**SUPPLIED MATERIAL:**
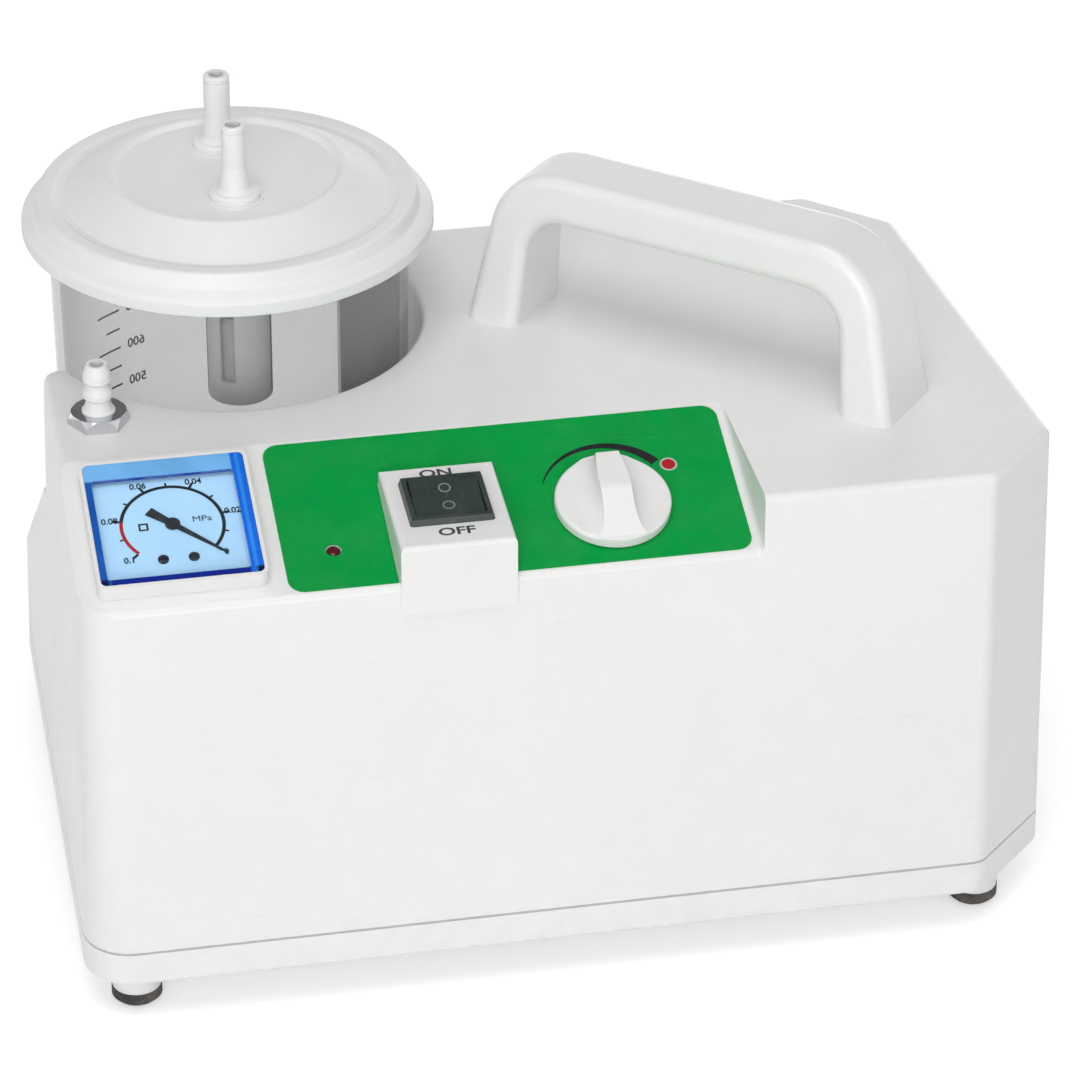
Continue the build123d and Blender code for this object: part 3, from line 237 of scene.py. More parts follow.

...

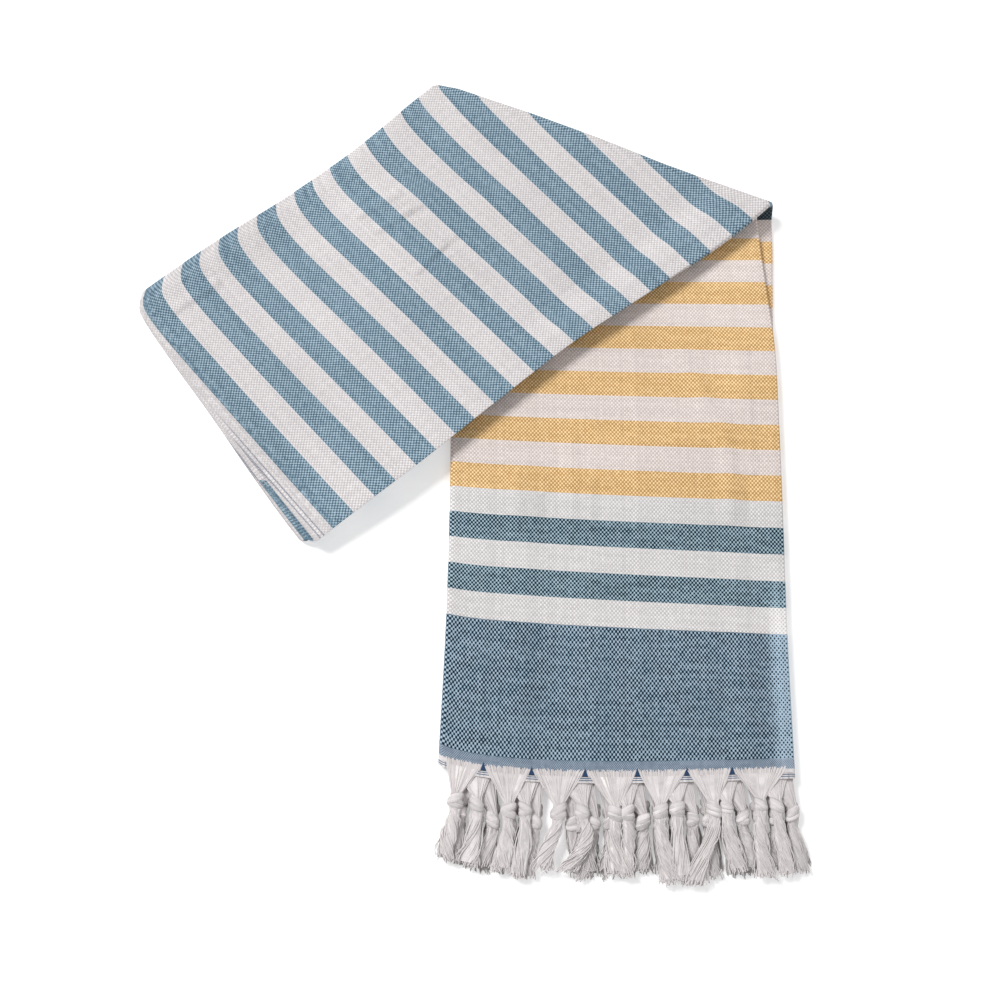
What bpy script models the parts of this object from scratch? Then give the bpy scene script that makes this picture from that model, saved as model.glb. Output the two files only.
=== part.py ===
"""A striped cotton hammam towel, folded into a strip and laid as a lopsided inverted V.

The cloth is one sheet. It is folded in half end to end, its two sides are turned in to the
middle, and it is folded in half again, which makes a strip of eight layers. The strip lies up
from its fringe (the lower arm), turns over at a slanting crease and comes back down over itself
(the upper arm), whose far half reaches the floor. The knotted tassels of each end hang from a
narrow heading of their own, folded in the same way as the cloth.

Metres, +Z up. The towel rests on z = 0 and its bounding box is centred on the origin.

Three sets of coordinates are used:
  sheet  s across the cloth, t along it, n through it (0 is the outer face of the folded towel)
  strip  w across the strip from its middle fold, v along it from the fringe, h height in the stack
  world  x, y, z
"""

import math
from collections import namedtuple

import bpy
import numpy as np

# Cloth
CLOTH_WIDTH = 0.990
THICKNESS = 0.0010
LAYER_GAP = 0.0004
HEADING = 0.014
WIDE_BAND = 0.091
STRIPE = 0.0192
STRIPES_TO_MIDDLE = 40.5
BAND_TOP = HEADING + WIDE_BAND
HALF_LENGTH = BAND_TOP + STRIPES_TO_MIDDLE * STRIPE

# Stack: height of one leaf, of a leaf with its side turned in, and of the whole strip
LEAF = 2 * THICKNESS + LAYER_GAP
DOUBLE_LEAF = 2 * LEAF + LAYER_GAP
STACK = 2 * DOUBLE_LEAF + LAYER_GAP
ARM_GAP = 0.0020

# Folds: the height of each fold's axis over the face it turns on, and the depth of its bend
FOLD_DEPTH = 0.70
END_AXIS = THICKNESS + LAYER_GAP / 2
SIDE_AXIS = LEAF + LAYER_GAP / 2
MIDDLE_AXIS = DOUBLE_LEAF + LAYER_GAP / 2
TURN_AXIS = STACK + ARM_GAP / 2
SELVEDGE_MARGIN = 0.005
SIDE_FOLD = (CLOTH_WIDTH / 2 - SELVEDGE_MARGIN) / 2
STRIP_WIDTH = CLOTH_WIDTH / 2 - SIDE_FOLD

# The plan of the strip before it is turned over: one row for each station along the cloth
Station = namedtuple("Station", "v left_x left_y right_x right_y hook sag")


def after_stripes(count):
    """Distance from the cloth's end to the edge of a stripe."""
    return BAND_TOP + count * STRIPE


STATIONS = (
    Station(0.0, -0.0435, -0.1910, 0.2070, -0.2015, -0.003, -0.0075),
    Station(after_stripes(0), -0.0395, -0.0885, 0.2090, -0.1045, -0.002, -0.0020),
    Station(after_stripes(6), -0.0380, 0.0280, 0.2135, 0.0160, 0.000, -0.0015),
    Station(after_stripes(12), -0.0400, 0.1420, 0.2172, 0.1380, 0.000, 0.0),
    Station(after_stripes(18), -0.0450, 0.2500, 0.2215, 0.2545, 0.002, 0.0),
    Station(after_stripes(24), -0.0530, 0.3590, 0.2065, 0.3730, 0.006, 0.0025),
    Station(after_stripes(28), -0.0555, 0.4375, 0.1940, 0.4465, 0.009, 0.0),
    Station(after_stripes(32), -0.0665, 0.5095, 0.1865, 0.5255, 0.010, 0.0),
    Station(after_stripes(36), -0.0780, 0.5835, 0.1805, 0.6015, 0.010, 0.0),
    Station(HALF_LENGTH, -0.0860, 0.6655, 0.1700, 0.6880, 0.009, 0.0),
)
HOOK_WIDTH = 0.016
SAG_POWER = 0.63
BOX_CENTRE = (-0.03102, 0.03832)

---

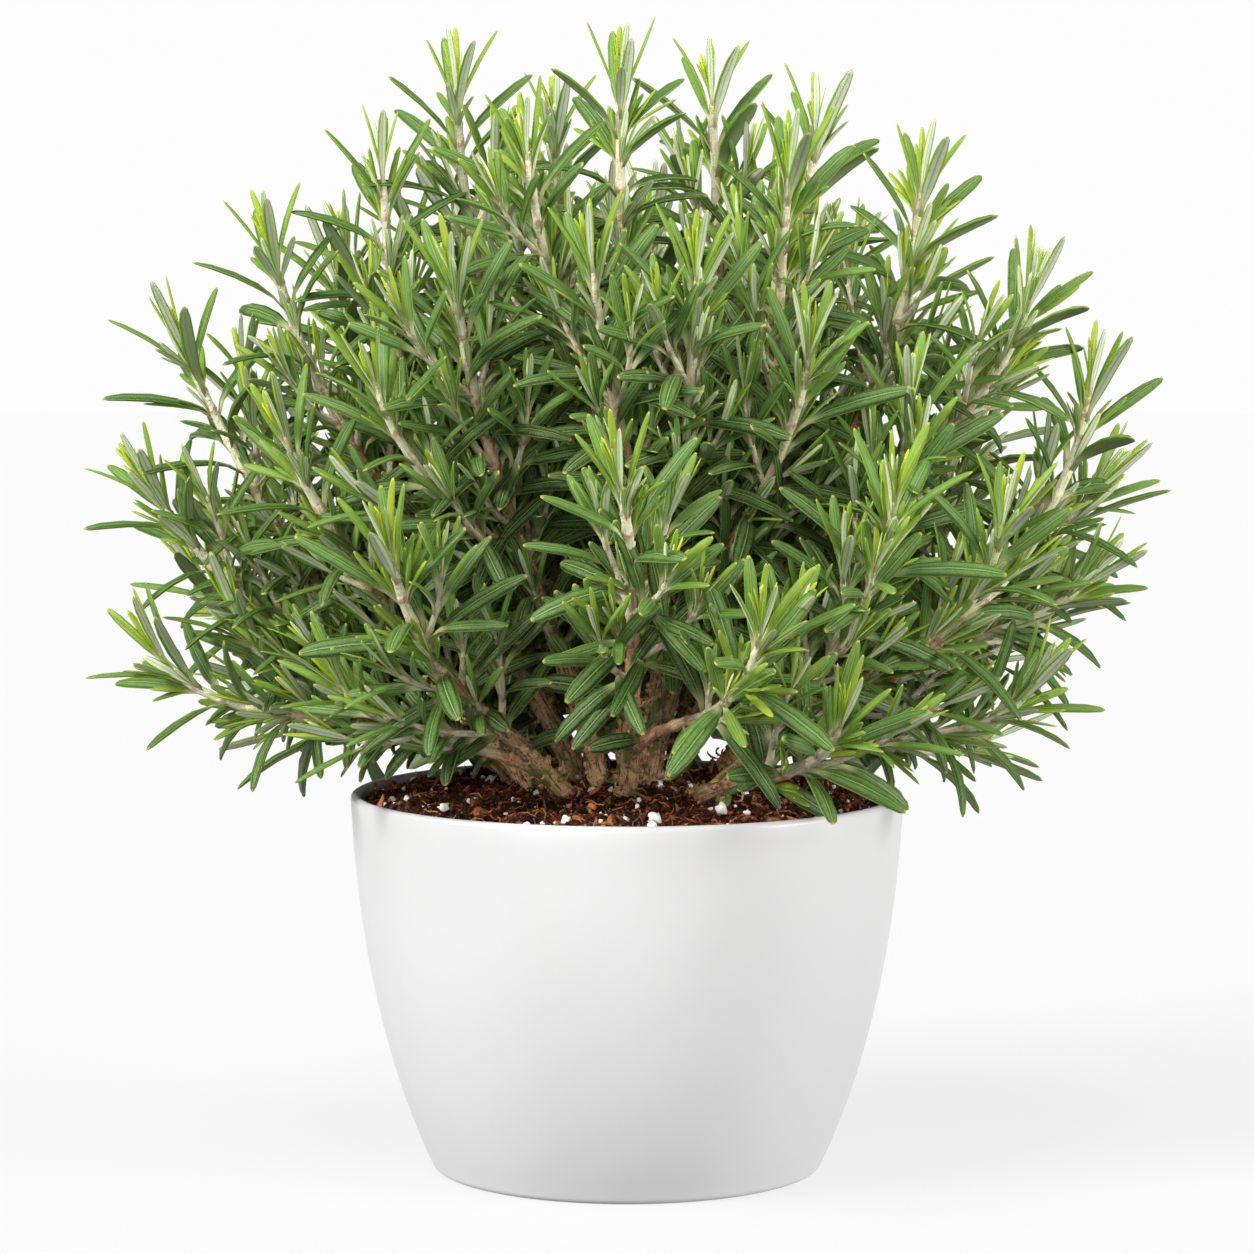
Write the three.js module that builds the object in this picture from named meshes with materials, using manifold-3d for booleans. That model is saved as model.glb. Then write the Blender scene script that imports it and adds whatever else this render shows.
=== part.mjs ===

**STATED EXERCISE:**
Using the entries above, extract exactly the span from the line with "What bpy script" to the line with "HALF_LENGTH = BAND_TOP", both lines included; leave out everything else.

**THE RESPONSE:**
What bpy script models the parts of this object from scratch? Then give the bpy scene script that makes this picture from that model, saved as model.glb. Output the two files only.
=== part.py ===
"""A striped cotton hammam towel, folded into a strip and laid as a lopsided inverted V.

The cloth is one sheet. It is folded in half end to end, its two sides are turned in to the
middle, and it is folded in half again, which makes a strip of eight layers. The strip lies up
from its fringe (the lower arm), turns over at a slanting crease and comes back down over itself
(the upper arm), whose far half reaches the floor. The knotted tassels of each end hang from a
narrow heading of their own, folded in the same way as the cloth.

Metres, +Z up. The towel rests on z = 0 and its bounding box is centred on the origin.

Three sets of coordinates are used:
  sheet  s across the cloth, t along it, n through it (0 is the outer face of the folded towel)
  strip  w across the strip from its middle fold, v along it from the fringe, h height in the stack
  world  x, y, z
"""

import math
from collections import namedtuple

import bpy
import numpy as np

# Cloth
CLOTH_WIDTH = 0.990
THICKNESS = 0.0010
LAYER_GAP = 0.0004
HEADING = 0.014
WIDE_BAND = 0.091
STRIPE = 0.0192
STRIPES_TO_MIDDLE = 40.5
BAND_TOP = HEADING + WIDE_BAND
HALF_LENGTH = BAND_TOP + STRIPES_TO_MIDDLE * STRIPE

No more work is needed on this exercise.